[arin-ppml] IPv4 SWIP requirements (?)

Ronald F. Guilmette rfg at tristatelogic.com
Sat May 27 17:55:50 EDT 2017


In message <1194b151-cb40-2455-1963-58101dbd4c6c at linuxmagic.com>, 
Michael Peddemors <michael at linuxmagic.com> wrote:

>...
>There is a solution to that, SWIP to the ISP 'rwhois' server(s) which 
>have the ability to provide 'rwhois' date down to the /32.
>...
>While the rules make it clear, that of course this isn't for every CPE 
>device, having the owner listed, and of course that wouldn't probably 
>fly with most european privacy laws...

Just FYI -- That's rubbish.  When it comes down to brass tacks and
real-world pragmatics, the europeans, despite all of their bluster
and bravado about "personal privacy", are very nearly as pragmatic
as we are.  For example, it is trivially easy, in most cases to
get meaningful and useful WHOIS data for .EU and .DE domain names,
even when those are allegedly registered to "natural persons".  The
europeans manage to mentally square this with their much ballyhooed
emphasis on personal privacy via the fig leaf of hiding the data
behind a captcha in each case.  (I know, because not that long ago
I was easily able to obtain the alleged name of an alleged German
citizen who had allegedly registered a particular .DE domain name
that was being used to distribute jihadi videos.)

The same pragmatic considerations have also, thankfully, taken precedence
within the context of the whole "EU-US Privacy Shield" bruhaha:

http://europa.eu/rapid/press-release_IP-16-216_en.htm

You can be sure that any time you see the terms "ombudsperson" and/or
"robust enforcement" within any governmentally-issued statement, such
as the one just above, that it is all a PR smokescreen being used to
delude the public at large into beliveing anything other than the
truth, which is that the status quo is being preserved.  And indeed
as the New York Times reported:

   https://www.nytimes.com/2016/02/03/technology/us-europe-safe-harbor-data-deal.html

    "European officials on Tuesday agreed to a deal with the United States
    that would let Google, Amazon and thousands of other businesses continue
    moving people's digital data, including social media posts and financial
    information, back and forth across the Atlantic..."
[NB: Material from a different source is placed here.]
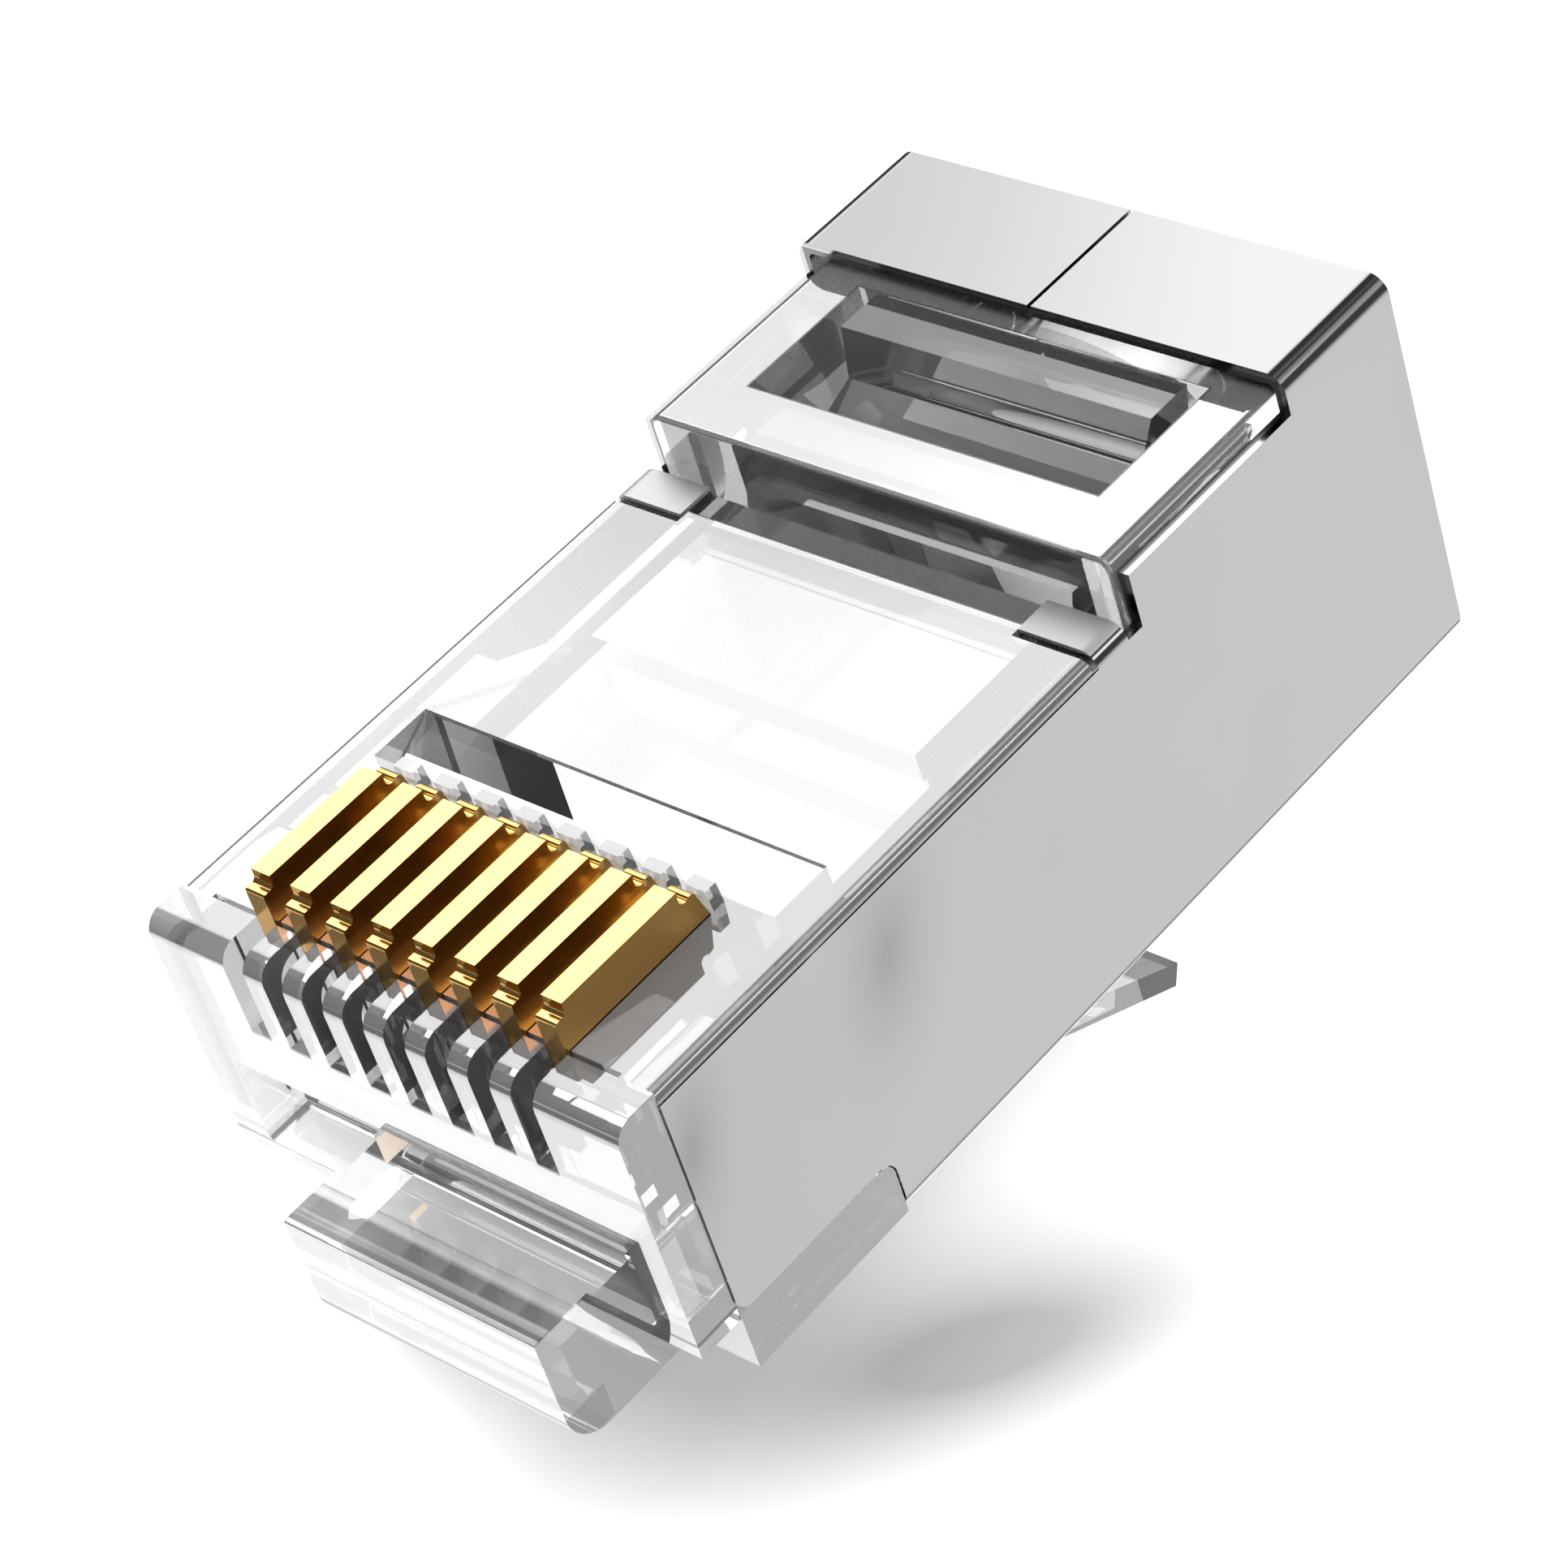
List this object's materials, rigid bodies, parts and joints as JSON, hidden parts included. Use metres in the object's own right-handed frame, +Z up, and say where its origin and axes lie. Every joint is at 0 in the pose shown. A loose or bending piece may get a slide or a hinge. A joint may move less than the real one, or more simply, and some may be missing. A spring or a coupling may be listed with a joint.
{
  "type": "rj45 modular plug",
  "caption": "Clear moulded modular plug in a folded metal shield, with gilt blade contacts standing proud before crimping, a sprung latch and an open cable entry.",
  "frame": {"origin": "on the resting plane, under the middle of the whole plug", "axes": "+X out of the nose, -Y out of the side with the contacts, +Y out of the latch side, +Z up from the side plate it lies on"},
  "size_m": [0.0232, 0.0144, 0.0117],
  "materials": {
    "clear_plastic": "clear polished polycarbonate",
    "shield_metal": "satin nickel plate with bright folds",
    "gold": "gold plate, polished"
  },
  "bodies": {
    "housing": {"plug_body": "clear_plastic", "shield": "shield_metal"},
    "latch": {"latch_lever": "clear_plastic"},
    "strain_relief": {"strain_relief_bar": "clear_plastic"},
    "anchor": {"conductor_anchor": "clear_plastic"},
    "contact_1": {"contact_1": "gold"},
    "contact_2": {"contact_2": "gold"},
    "contact_3": {"contact_3": "gold"},
    "contact_4": {"contact_4": "gold"},
    "contact_5": {"contact_5": "gold"},
    "contact_6": {"contact_6": "gold"},
    "contact_7": {"contact_7": "gold"},
    "contact_8": {"contact_8": "gold"}
  },
  "joints": [
    {"name": "latch_flex", "type": "hinge", "parent": "housing", "child": "latch", "pos_m": [0.00847, 0.00163, 0.00584], "axis": [0, 0, 1], "range_deg": [0, 13], "stiffness_Nm_per_rad": 0.19},
    {"name": "strain_relief_fold", "type": "hinge", "parent": "housing", "child": "strain_relief", "pos_m": [-0.00823, -0.00502, 0.00584], "axis": [0, 0, 1], "range_deg": [0, 25]},
    {"name": "conductor_anchor_press", "type": "slide", "parent": "housing", "child": "anchor", "axis": [0, 1, 0], "range_m": [0, 0.0007]},
    {"name": "contact_1_crimp", "type": "slide", "parent": "housing", "child": "contact_1", "axis": [0, 1, 0], "range_m": [0, 0.0015]},
    {"name": "contact_2_crimp", "type": "slide", "parent": "housing", "child": "contact_2", "axis": [0, 1, 0], "range_m": [0, 0.0015]},
    {"name": "contact_3_crimp", "type": "slide", "parent": "housing", "child": "contact_3", "axis": [0, 1, 0], "range_m": [0, 0.0015]},
    {"name": "contact_4_crimp", "type": "slide", "parent": "housing", "child": "contact_4", "axis": [0, 1, 0], "range_m": [0, 0.0015]},
    {"name": "contact_5_crimp", "type": "slide", "parent": "housing", "child": "contact_5", "axis": [0, 1, 0], "range_m": [0, 0.0015]},
    {"name": "contact_6_crimp", "type": "slide", "parent": "housing", "child": "contact_6", "axis": [0, 1, 0], "range_m": [0, 0.0015]},
    {"name": "contact_7_crimp", "type": "slide", "parent": "housing", "child": "contact_7", "axis": [0, 1, 0], "range_m": [0, 0.0015]},
    {"name": "contact_8_crimp", "type": "slide", "parent": "housing", "child": "contact_8", "axis": [0, 1, 0], "range_m": [0, 0.0015]}
  ]
}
My only point is that if push ever came to shove, and if ARIN ever made
a rule stating that (for all ARIN IP space) rwhois records for IPv4 space,
down to the /32, would henceforth be required, even if they explicitly named
"natural persons", then the europeans would grumble and pound their fists on
the table, but at the end of the day they would fall into line and permit
it, all while noting their strenuous objections, for the record, of course.
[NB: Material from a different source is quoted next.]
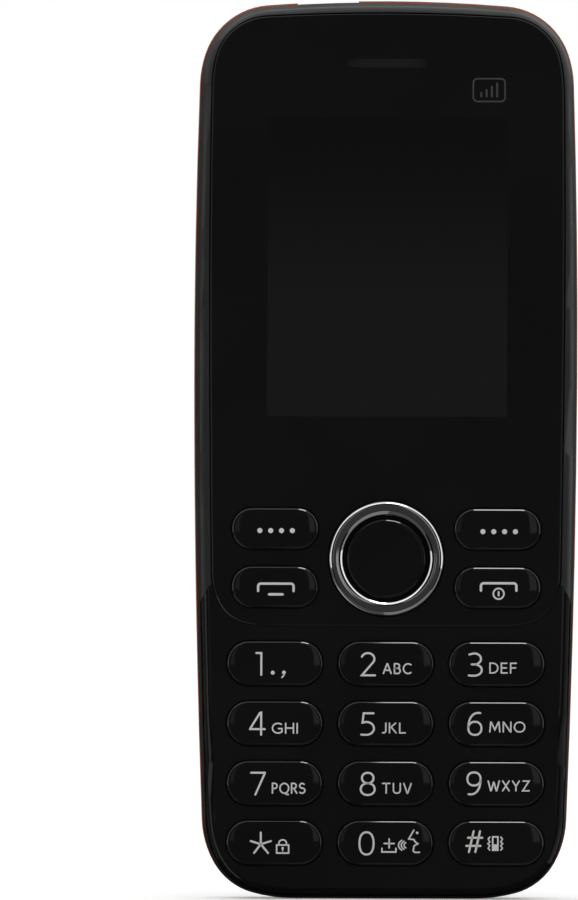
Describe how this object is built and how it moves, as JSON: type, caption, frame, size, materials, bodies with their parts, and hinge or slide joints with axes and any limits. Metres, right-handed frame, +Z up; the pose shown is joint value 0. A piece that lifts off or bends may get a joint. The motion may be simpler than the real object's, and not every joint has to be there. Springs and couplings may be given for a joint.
{
  "type": "mobile phone",
  "caption": "Bar-shaped keypad mobile phone with a rounded display window, chrome navigation ring, stadium keys, orange middle band and a matte clip-off back cover.",
  "frame": {"origin": "centre of the foot, at the bottom centre of the phone's box, with the phone standing upright on its lower end", "axes": "+Z up along the phone towards the earpiece, -Y out of the screen, +X to the right of a person who looks at the screen"},
  "size_m": [0.0506, 0.0142, 0.1187],
  "materials": {
    "matte_shell": "fine satin texture, dark grey",
    "gloss_black": "high-gloss black moulding",
    "window_panel": "hardened glass, printed black on its back, high gloss",
    "orange_frame": "satin orange moulding",
    "soft_touch_cover": "soft-touch matte dark grey",
    "gloss_key": "high-gloss black keycap with printed light grey legend",
    "chrome_ring": "bright plated",
    "silicone": "moulded silicone",
    "dome_film": "white film",
    "spring_steel": "bright",
    "led_body": "white",
    "circuit_board": "green solder mask",
    "chip_plastic": "black moulding compound",
    "shield_metal": "tin-plated sheet",
    "black_moulding": "black engineering plastic",
    "contact_gold": "gold-plated",
    "display_glass": "dark switched-off display cell",
    "backlight_frame": "white diffuser frame",
    "flex_film": "amber flexible circuit",
    "transducer_black": "black frame",
    "mesh_metal": "dark woven mesh",
    "foam_gasket": "black foam",
    "motor_can": "drawn steel can",
    "motor_weight": "sintered heavy metal",
    "battery_wrap": "aluminium cell can in a dark film wrap, bare of lettering"
  },
  "bodies": {
    "phone": {"front_housing": "matte_shell", "keypad_fascia": "gloss_black", "display_window": "window_panel", "mid_frame": "orange_frame", "keypad_membrane": "silicone", "dome_sheet": "dome_film", "key_domes": "spring_steel", "keypad_leds": "led_body", "main_circuit_board": "circuit_board", "baseband_chip": "chip_plastic", "radio_chip": "chip_plastic", "rf_shields": "shield_metal", "sim_socket_1": "shield_metal", "sim_socket_2": "shield_metal", "memory_card_socket": "shield_metal", "contact_block": "black_moulding", "battery_contacts": "contact_gold", "lcd_panel": "display_glass", "lcd_backlight": "backlight_frame", "lcd_ribbon": "flex_film", "earpiece_receiver": "transducer_black", "earpiece_mesh": "mesh_metal", "loudspeaker": "transducer_black", "speaker_gasket": "foam_gasket", "microphone": "shield_metal", "vibration_motor": "motor_can", "antenna_carrier": "black_moulding", "cellular_antenna": "contact_gold", "headphone_jack": "black_moulding", "charging_port": "shield_metal", "housing_screws": "spring_steel"},
    "back_cover": {"back_cover": "soft_touch_cover", "speaker_grille": "soft_touch_cover"},
    "battery": {"battery": "battery_wrap"},
    "vibration_weight": {"vibration_weight": "motor_weight"},
    "nav_actuator": {"nav_actuator": "silicone"},
    "nav_ring": {"nav_ring": "chrome_ring"},
    "key_1": {"key_1": "gloss_key"},
    "key_2": {"key_2": "gloss_key"},
    "key_3": {"key_3": "gloss_key"},
    "key_4": {"key_4": "gloss_key"},
    "key_5": {"key_5": "gloss_key"},
    "key_6": {"key_6": "gloss_key"},
    "key_7": {"key_7": "gloss_key"},
    "key_8": {"key_8": "gloss_key"},
    "key_9": {"key_9": "gloss_key"},
    "key_star": {"key_star": "gloss_key"},
    "key_0": {"key_0": "gloss_key"},
    "key_hash": {"key_hash": "gloss_key"},
    "soft_key_left": {"soft_key_left": "gloss_key"},
    "soft_key_right": {"soft_key_right": "gloss_key"},
    "call_key": {"call_key": "gloss_key"},
    "end_key": {"end_key": "gloss_key"},
    "ok_key": {"ok_key": "gloss_key"}
  },
  "joints": [
    {"name": "key_1_press", "type": "slide", "parent": "phone", "child": "key_1", "axis": [0, 1, 0], "range_m": [0, 0.0003], "stiffness_N_per_m": 300},
    {"name": "key_2_press", "type": "slide", "parent": "phone", "child": "key_2", "axis": [0, 1, 0], "range_m": [0, 0.0003], "stiffness_N_per_m": 300},
    {"name": "key_3_press", "type": "slide", "parent": "phone", "child": "key_3", "axis": [0, 1, 0], "range_m": [0, 0.0003], "stiffness_N_per_m": 300},
    {"name": "key_4_press", "type": "slide", "parent": "phone", "child": "key_4", "axis": [0, 1, 0], "range_m": [0, 0.0003], "stiffness_N_per_m": 300},
    {"name": "key_5_press", "type": "slide", "parent": "phone", "child": "key_5", "axis": [0, 1, 0], "range_m": [0, 0.0003], "stiffness_N_per_m": 300},
    {"name": "key_6_press", "type": "slide", "parent": "phone", "child": "key_6", "axis": [0, 1, 0], "range_m": [0, 0.0003], "stiffness_N_per_m": 300},
    {"name": "key_7_press", "type": "slide", "parent": "phone", "child": "key_7", "axis": [0, 1, 0], "range_m": [0, 0.0003], "stiffness_N_per_m": 300},
    {"name": "key_8_press", "type": "slide", "parent": "phone", "child": "key_8", "axis": [0, 1, 0], "range_m": [0, 0.0003], "stiffness_N_per_m": 300},
    {"name": "key_9_press", "type": "slide", "parent": "phone", "child": "key_9", "axis": [0, 1, 0], "range_m": [0, 0.0003], "stiffness_N_per_m": 300},
    {"name": "key_star_press", "type": "slide", "parent": "phone", "child": "key_star", "axis": [0, 1, 0], "range_m": [0, 0.0003], "stiffness_N_per_m": 300},
    {"name": "key_0_press", "type": "slide", "parent": "phone", "child": "key_0", "axis": [0, 1, 0], "range_m": [0, 0.0003], "stiffness_N_per_m": 300},
    {"name": "key_hash_press", "type": "slide", "parent": "phone", "child": "key_hash", "axis": [0, 1, 0], "range_m": [0, 0.0003], "stiffness_N_per_m": 300},
    {"name": "soft_key_left_press", "type": "slide", "parent": "phone", "child": "soft_key_left", "axis": [0, 1, 0], "range_m": [0, 0.0003], "stiffness_N_per_m": 300},
    {"name": "soft_key_right_press", "type": "slide", "parent": "phone", "child": "soft_key_right", "axis": [0, 1, 0], "range_m": [0, 0.0003], "stiffness_N_per_m": 300},
    {"name": "call_key_press", "type": "slide", "parent": "phone", "child": "call_key", "axis": [0, 1, 0], "range_m": [0, 0.0003], "stiffness_N_per_m": 300},
    {"name": "end_key_press", "type": "slide", "parent": "phone", "child": "end_key", "axis": [0, 1, 0], "range_m": [0, 0.0003], "stiffness_N_per_m": 300},
    {"name": "ok_key_press", "type": "slide", "parent": "phone", "child": "ok_key", "axis": [0, 1, 0], "range_m": [0, 0.0003], "stiffness_N_per_m": 300},
    {"name": "ring_press_up_down", "type": "hinge", "parent": "phone", "child": "nav_actuator", "pos_m": [0, -0.004, 0.045], "axis": [1, 0, 0], "range_deg": [-1.1, 1.1], "stiffness_Nm_per_rad": 0.02},
    {"name": "ring_press_left_right", "type": "hinge", "parent": "nav_actuator", "child": "nav_ring", "pos_m": [0, -0.004, 0.045], "axis": [0, 0, 1], "range_deg": [-1.1, 1.1], "stiffness_Nm_per_rad": 0.02},
    {"name": "back_cover_off", "type": "slide", "parent": "phone", "child": "back_cover", "axis": [0, 1, 0], "range_m": [0, 0.03]},
    {"name": "battery_out", "type": "slide", "parent": "phone", "child": "battery", "axis": [0, 1, 0], "range_m": [0, 0.015]},
    {"name": "vibration_spin", "type": "hinge", "parent": "phone", "child": "vibration_weight", "pos_m": [-0.003, 0.00275, 0.012], "axis": [1, 0, 0], "continuous": true}
  ],
  "couplings": [
    {"joint": "battery_out", "follows": "back_cover_off", "ratio": 0.5}
  ]
}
But of course, this is all irrelevant, since ARIN shall certainly never
make any such rule, helpful though such a thing might be, e.g. to law
enforcement, to spammer hunters, and even to those ordinary consumers
who are daily defrauded out of their hard-earned cash by this month's
crop of fast-talking hucksters with slick web sites.

>If a person wants to 'speak' for his use of an IP resource, he/they 
>should expect that in order to find out if he/they can speak to that 
>usage, they should be listed in the public record as the operator of 
>that space.

Yes.  The analogy I already put forward is the vehicle license plate.
If you're going to drive around on streets that -the public- paid for,
then you gotta have one, and your petty and personal gripes about your
"loss of privacy" be damned.

But this is the point in the conversation where some provider(s) always
pipes up and says "Yeabut -we- fully paid for -our- infrastructure, so
it isn't a ``public'' resource that's being used, and thus, nobody has
a right to tell us what to do, na na na na na!"

Even leaving aside the fact that, as a matter of historical record, all
these same folks have effectively built their businesses and perofitability
on the backs of the original *government funded* Arpanet research, it
should not and cannot escape anyone's notice or attention that the Internet
doesn't exactly qualify as a ``niche'' industry that only affects a small
segment of society anymore.  Thus, at some point there may come a day when
many such parochial and private interests may no longer be sustainable, e.g.
in the face of the ongoing, growing, and daily festival of hacking, cracking,
and fraud that has become the modern Internet.